Twenty-first-century hip-hop’s relationship to EDM—much like early hip-hop’s relationship to disco—has been complicated and imbued with thorny dynamics of race and class: There’s an unmistakable waft of moneyed whiteness that clings to these scenes, at least in their more spectacular public guises. But Big Fish Theory feels like a significant waypoint in the long-developing convergence of the two forms, a journey that’s lately been helped along by the futuristic Atlanta trap of Mike Will Made It and Metro Boomin, the ongoing musical midlife crises of Kanye West, and, most recently, the instrumental polyrhythmic collages of Indianan footwork producer Jlin, whose stunning sophomore album, Black Origami, released in May, feels like a sort of spiritual companion piece to Big Fish Theory.

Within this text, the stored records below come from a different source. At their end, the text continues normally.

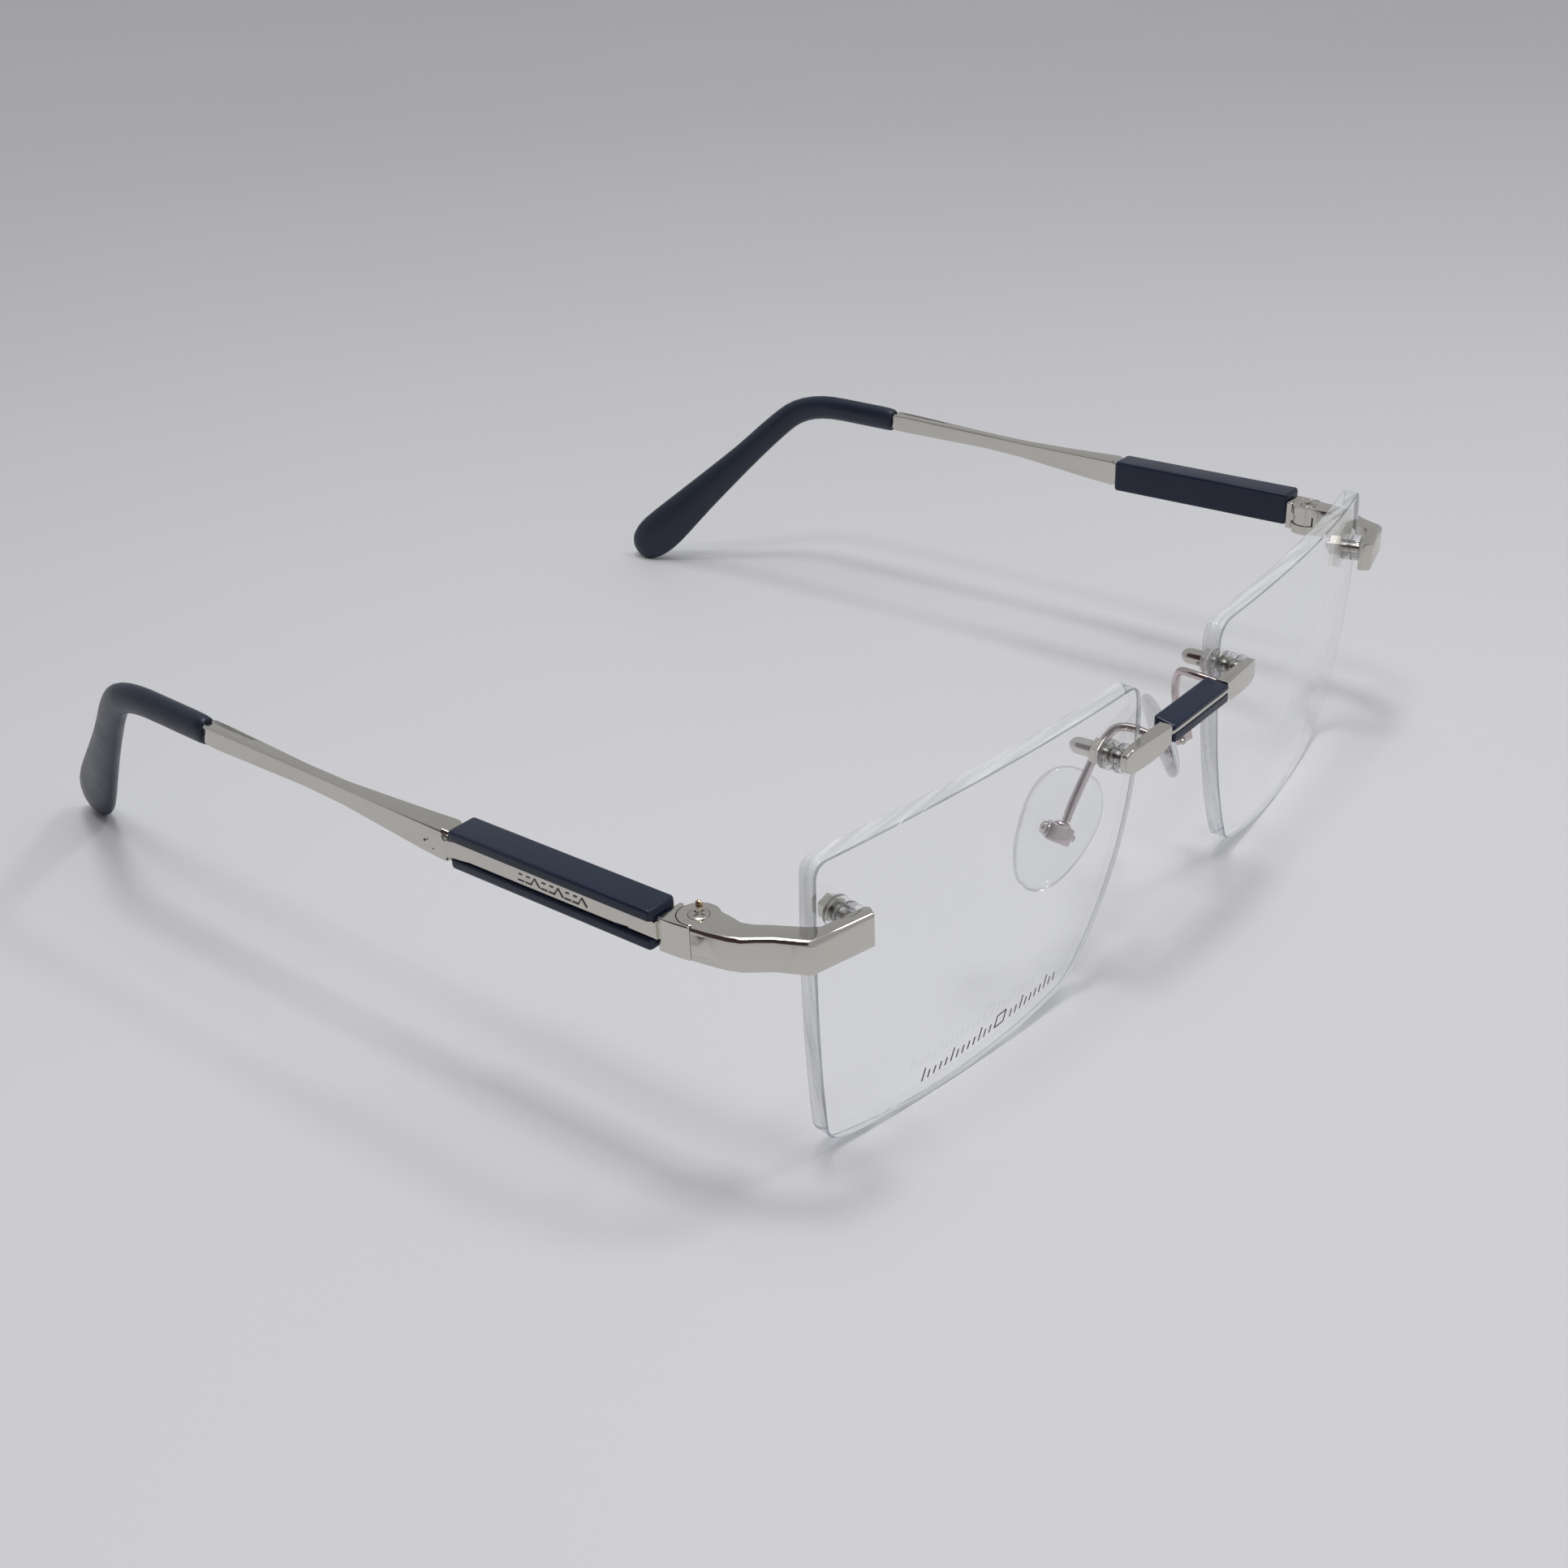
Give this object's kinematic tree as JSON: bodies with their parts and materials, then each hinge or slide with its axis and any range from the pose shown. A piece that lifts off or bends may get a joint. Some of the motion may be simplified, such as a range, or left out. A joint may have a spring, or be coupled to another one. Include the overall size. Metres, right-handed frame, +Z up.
{
  "type": "rimless eyeglasses",
  "caption": "Rimless eyeglasses with clear angular lenses, polished metal bridge, hinges and temples, navy sleeves, navy ear tips and clear nose pads.",
  "frame": {"origin": "centre of the bounding box, on the surface that the lenses and ear tips rest on", "axes": "+Y from the lenses back to the ear tips, +X towards the wearer's left, +Z up"},
  "size_m": [0.1422, 0.1444, 0.038],
  "materials": {
    "polished_nickel": "polished",
    "screw_steel": "satin",
    "navy_enamel": "glossy",
    "navy_acetate": "soft gloss",
    "lens_clear": "clear, glossy",
    "pad_clear": "clear, smooth",
    "bush_clear": "clear, glossy"
  },
  "bodies": {
    "front": {"bridge": "polished_nickel", "bridge_sleeve": "navy_enamel", "lens_left": "lens_clear", "stud_nasal_left": "screw_steel", "bush_nasal_left": "bush_clear", "washer_nasal_left": "bush_clear", "stud_temporal_left": "screw_steel", "bush_temporal_left": "bush_clear", "washer_temporal_left": "bush_clear", "cap_nut_left": "polished_nickel", "hex_nut_left": "polished_nickel", "pad_arm_left": "polished_nickel", "pad_box_left": "polished_nickel", "pad_screw_left": "screw_steel", "end_piece_left": "polished_nickel", "hinge_screw_left": "screw_steel", "lens_right": "lens_clear", "stud_nasal_right": "screw_steel", "bush_nasal_right": "bush_clear", "washer_nasal_right": "bush_clear", "stud_temporal_right": "screw_steel", "bush_temporal_right": "bush_clear", "washer_temporal_right": "bush_clear", "cap_nut_right": "polished_nickel", "hex_nut_right": "polished_nickel", "pad_arm_right": "polished_nickel", "pad_box_right": "polished_nickel", "pad_screw_right": "screw_steel", "end_piece_right": "polished_nickel", "hinge_screw_right": "screw_steel"},
    "temple_left_arm": {"temple_left": "polished_nickel", "temple_sleeve_left": "navy_enamel", "ear_tip_left": "navy_acetate"},
    "pad_left": {"nose_pad_left": "pad_clear"},
    "temple_right_arm": {"temple_right": "polished_nickel", "temple_sleeve_right": "navy_enamel", "ear_tip_right": "navy_acetate"},
    "pad_right": {"nose_pad_right": "pad_clear"}
  },
  "joints": [
    {"name": "temple_fold_left", "type": "hinge", "parent": "front", "child": "temple_left_arm", "pos_m": [0.0675, -0.05363, 0.02918], "axis": [0, 0, 1], "range_deg": [0, 86]},
    {"name": "temple_fold_right", "type": "hinge", "parent": "front", "child": "temple_right_arm", "pos_m": [-0.0675, -0.05363, 0.02918], "axis": [0, 0, -1], "range_deg": [0, 77]},
    {"name": "pad_rock_left", "type": "hinge", "parent": "front", "child": "pad_left", "pos_m": [0.01525, -0.06137, 0.01853], "axis": [0.4782, 0.7812, 0.4012], "range_deg": [-12, 12]},
    {"name": "pad_rock_right", "type": "hinge", "parent": "front", "child": "pad_right", "pos_m": [-0.01525, -0.06137, 0.01853], "axis": [-0.4782, 0.7812, 0.4012], "range_deg": [-12, 12]}
  ]
}
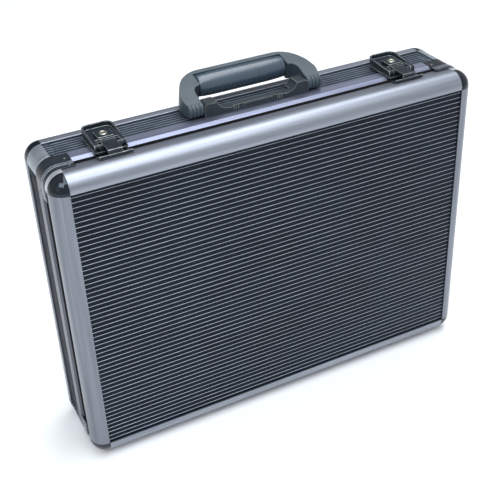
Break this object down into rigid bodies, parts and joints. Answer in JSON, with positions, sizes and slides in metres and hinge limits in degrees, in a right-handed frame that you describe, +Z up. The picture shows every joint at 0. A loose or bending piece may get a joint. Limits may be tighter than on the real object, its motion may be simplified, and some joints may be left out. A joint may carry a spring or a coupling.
{
  "type": "attache case",
  "caption": "Hard-sided aluminium-framed attaché case with striped panels, hinged lid, key-lock draw latches, folding handle and black corner guards.",
  "frame": {"origin": "on the floor, under the middle of the case's bounding box", "axes": "+X along the length to the right as seen from the lid's side, +Y from the lid's face to the back, +Z up with the handle on top"},
  "size_m": [0.455, 0.1014, 0.3628],
  "materials": {
    "striped_panel": "satin laminate with thin raised light stripes",
    "satin_aluminium": "satin anodised, fine grain along the length",
    "bright_aluminium": "bright anodised, finely fluted",
    "ribbed_panel": "finely ribbed laminate",
    "gloss_black_plastic": "gloss moulded",
    "black_plastic": "satin moulded",
    "dark_metal": "dark satin coated die casting",
    "steel": "plated",
    "grey_plastic": "satin moulded",
    "lining": "black foam-backed cloth",
    "rubber": "matt"
  },
  "bodies": {
    "base": {"back_panel": "striped_panel", "base_lining": "lining", "back_edge_top": "satin_aluminium", "back_edge_bottom": "satin_aluminium", "back_edge_left": "satin_aluminium", "back_edge_right": "satin_aluminium", "side_panel_top": "ribbed_panel", "side_panel_bottom": "ribbed_panel", "side_panel_left": "ribbed_panel", "side_panel_right": "ribbed_panel", "closing_rail_top": "bright_aluminium", "closing_rail_bottom": "bright_aluminium", "closing_rail_left": "bright_aluminium", "closing_rail_right": "bright_aluminium", "back_ball_top_left": "gloss_black_plastic", "back_ball_top_right": "gloss_black_plastic", "back_ball_bottom_left": "gloss_black_plastic", "back_ball_bottom_right": "gloss_black_plastic", "corner_round_top_left": "bright_aluminium", "corner_round_top_right": "bright_aluminium", "corner_round_bottom_left": "bright_aluminium", "corner_round_bottom_right": "bright_aluminium", "base_bracket_top_left": "black_plastic", "base_bracket_top_right": "black_plastic", "base_bracket_bottom_left": "black_plastic", "base_bracket_bottom_right": "black_plastic", "base_hinge_leaf_left": "steel", "base_hinge_leaf_right": "steel", "latch_base_left": "dark_metal", "latch_base_right": "dark_metal", "handle_base": "grey_plastic", "foot_front_left": "rubber", "foot_front_right": "rubber", "foot_back_left": "rubber", "foot_back_right": "rubber"},
    "lid": {"lid_panel": "striped_panel", "lid_lining": "lining", "lid_edge_top": "satin_aluminium", "lid_edge_bottom": "satin_aluminium", "lid_edge_left": "satin_aluminium", "lid_edge_right": "satin_aluminium", "lid_ball_top_left": "gloss_black_plastic", "lid_ball_top_right": "gloss_black_plastic", "lid_ball_bottom_left": "gloss_black_plastic", "lid_ball_bottom_right": "gloss_black_plastic", "lid_bracket_top_left": "black_plastic", "lid_bracket_top_right": "black_plastic", "lid_bracket_bottom_left": "black_plastic", "lid_bracket_bottom_right": "black_plastic", "lid_hinge_leaf_left": "steel", "lid_hinge_leaf_right": "steel", "latch_catch_left": "dark_metal", "latch_catch_right": "dark_metal"},
    "handle": {"handle": "grey_plastic"},
    "latch_lever_left": {"latch_lever_left": "dark_metal"},
    "latch_hook_left": {"latch_hook_left": "dark_metal"},
    "lock_plug_left": {"lock_plug_left": "steel"},
    "latch_lever_right": {"latch_lever_right": "dark_metal"},
    "latch_hook_right": {"latch_hook_right": "dark_metal"},
    "lock_plug_right": {"lock_plug_right": "steel"}
  },
  "joints": [
    {"name": "lid_hinge", "type": "hinge", "parent": "base", "child": "lid", "pos_m": [0, -0.0195, 0.0045], "axis": [1, 0, 0], "range_deg": [0, 95]},
    {"name": "handle_swing", "type": "hinge", "parent": "base", "child": "handle", "pos_m": [0, 0.00535, 0.3424], "axis": [1, 0, 0], "range_deg": [0, 150]},
    {"name": "latch_lever_left", "type": "hinge", "parent": "base", "child": "latch_lever_left", "pos_m": [-0.159, -0.01445, 0.34], "axis": [1, 0, 0], "range_deg": [0, 90]},
    {"name": "latch_hook_left", "type": "hinge", "parent": "latch_lever_left", "child": "latch_hook_left", "pos_m": [-0.159, -0.00845, 0.3412], "axis": [1, 0, 0], "range_deg": [-90, 0]},
    {"name": "key_turn_left", "type": "hinge", "parent": "latch_lever_left", "child": "lock_plug_left", "pos_m": [-0.159, 0.00285, 0.34], "axis": [0, 0, 1], "range_deg": [0, 90]},
    {"name": "latch_lever_right", "type": "hinge", "parent": "base", "child": "latch_lever_right", "pos_m": [0.159, -0.01445, 0.34], "axis": [1, 0, 0], "range_deg": [0, 90]},
    {"name": "latch_hook_right", "type": "hinge", "parent": "latch_lever_right", "child": "latch_hook_right", "pos_m": [0.159, -0.00845, 0.3412], "axis": [1, 0, 0], "range_deg": [-90, 0]},
    {"name": "key_turn_right", "type": "hinge", "parent": "latch_lever_right", "child": "lock_plug_right", "pos_m": [0.159, 0.00285, 0.34], "axis": [0, 0, 1], "range_deg": [0, 90]}
  ],
  "couplings": [
    {"joint": "latch_hook_left", "follows": "latch_lever_left", "ratio": -1},
    {"joint": "latch_hook_right", "follows": "latch_lever_right", "ratio": -1}
  ]
}
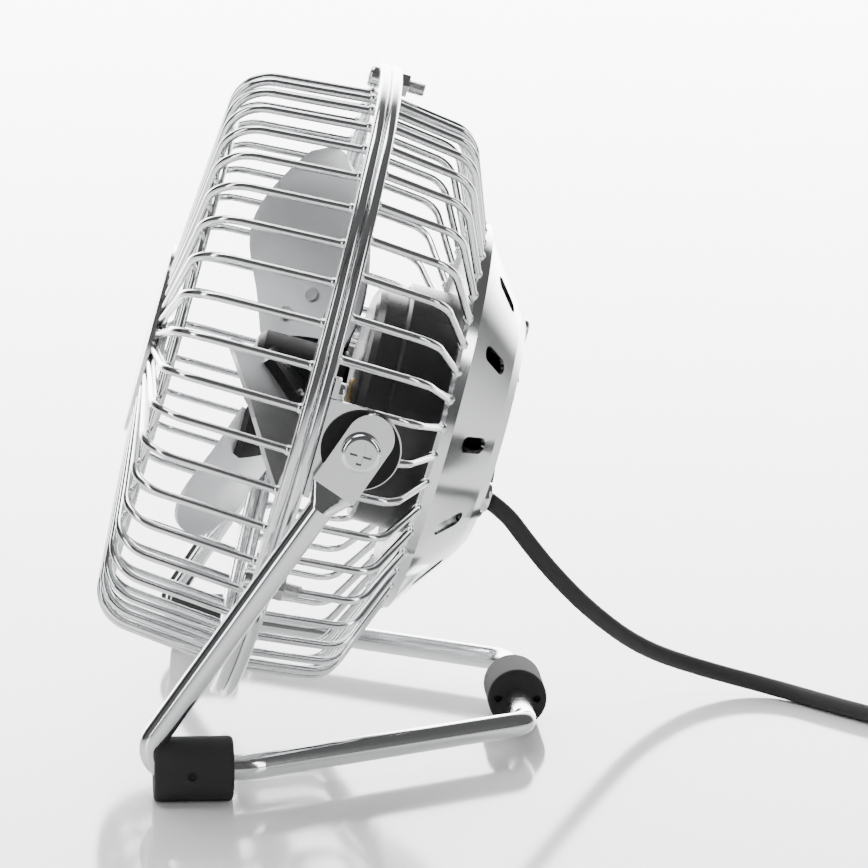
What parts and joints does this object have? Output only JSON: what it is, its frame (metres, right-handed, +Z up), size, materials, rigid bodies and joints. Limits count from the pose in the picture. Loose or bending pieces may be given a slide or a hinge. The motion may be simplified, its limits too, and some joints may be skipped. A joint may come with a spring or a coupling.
{
  "type": "desk fan",
  "caption": "Small chrome desk fan with a wire guard, aluminium blades and a bent rod stand, tilting on side pivots, with a rocker switch and a low-voltage lead.",
  "frame": {"origin": "Middle of the fan and its stand in plan, on the surface that the three feet stand on", "axes": "+X to the back, +Y to the fan's left seen from the front, +Z up; the fan blows towards -X"},
  "size_m": [0.2294, 0.1474, 0.1366],
  "materials": {
    "chrome": "polished plated steel",
    "bright_steel": "plain bright steel",
    "blade_aluminium": "fine grained satin",
    "housing_paint": "glossy moulded",
    "black_plastic": "fine moulded texture",
    "gloss_black": "smooth moulded",
    "foot_rubber": "satin moulded rubber",
    "cord_jacket": "satin flexible jacket",
    "bush_brass": "sintered",
    "magnet_grey": "matte sintered"
  },
  "bodies": {
    "stand": {"stand_rod": "chrome", "near_front_foot": "foot_rubber", "far_front_foot": "foot_rubber", "rear_foot": "foot_rubber", "power_cord": "cord_jacket", "cord_coil": "cord_jacket", "cord_tie": "black_plastic", "cord_tail": "cord_jacket", "plug_body": "gloss_black", "plug_shell": "bright_steel", "plug_tongue": "black_plastic"},
    "head": {"front_rim_ring": "chrome", "rear_rim_ring": "chrome", "rim_screws": "chrome", "rim_nuts": "chrome", "front_guard_wires": "chrome", "front_guard_hoop": "chrome", "rear_guard_wires": "chrome", "front_badge": "chrome", "badge_backing_plate": "bright_steel", "badge_rivet": "bright_steel", "rear_cover": "chrome", "cover_pillars": "bright_steel", "cover_screws": "chrome", "switch_body": "black_plastic", "switch_terminals": "bush_brass", "cable_gland": "gloss_black", "motor_mount_plate": "bright_steel", "front_motor_housing": "housing_paint", "rear_motor_housing": "housing_paint", "housing_screws": "bright_steel", "motor_can": "bright_steel", "motor_end_cap": "black_plastic", "motor_magnets": "magnet_grey", "motor_brushes": "bush_brass", "shaft_bushes": "bush_brass", "near_pivot_bracket": "chrome", "far_pivot_bracket": "chrome", "bracket_screws": "chrome", "pivot_screws": "chrome", "pivot_washers": "black_plastic", "pivot_nuts": "chrome"},
    "rotor": {"motor_shaft": "bright_steel", "motor_armature": "bright_steel", "motor_commutator": "bush_brass", "fan_hub": "black_plastic", "fan_blades": "blade_aluminium", "blade_pins": "bright_steel"},
    "rocker": {"switch_rocker": "gloss_black"}
  },
  "joints": [
    {"name": "head_tilt", "type": "hinge", "parent": "stand", "child": "head", "pos_m": [0.0059, 0, 0.0688], "axis": [0, 1, 0], "range_deg": [-35, 75], "deforming": ["power_cord"]},
    {"name": "rotor_spin", "type": "hinge", "parent": "head", "child": "rotor", "pos_m": [0.0059, 0, 0.0688], "axis": [-0.9673, 0, 0.2538], "continuous": true},
    {"name": "switch_rock", "type": "hinge", "parent": "head", "child": "rocker", "pos_m": [0.03826, 0, 0.07509], "axis": [0, 1, 0], "range_deg": [0, 16]}
  ]
}
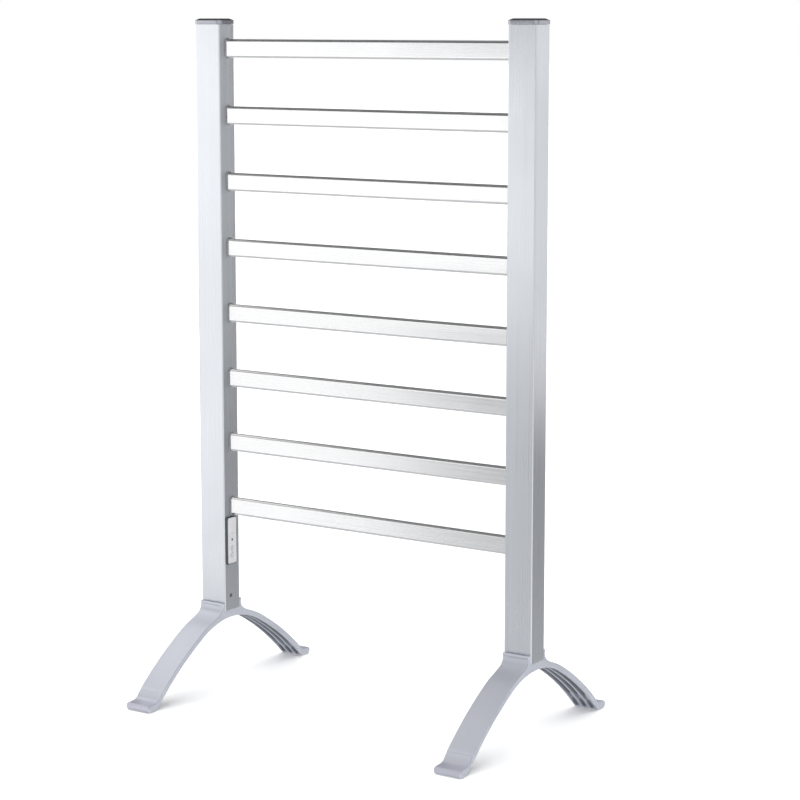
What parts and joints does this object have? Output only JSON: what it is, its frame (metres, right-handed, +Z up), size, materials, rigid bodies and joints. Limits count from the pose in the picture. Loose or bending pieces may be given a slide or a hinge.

Listening to Big Fish Theory also offers a bracing reminder of the degree to which a lot of contemporary hip-hop has strayed from the music’s origins as dance music. I love Kendrick, Drake, and Future as much as (maybe more than) the next person, but there’s a reason young people are still ending their nights dancing to chestnuts like “Hypnotize,” “The Way You Move,” and “Gold Digger.” I’m not necessarily complaining about this, but Big Fish Theory’s emphasis on the bodily pleasures of the dance floor feels like a return to something fundamental, even if nothing else about this album feels remotely like a throwback. The image of the “big fish” usually conjures the setting of a small pond, but the one Staples is swimming in is absolutely enormous. Good thing, too, because he’s an even bigger fish than we thought.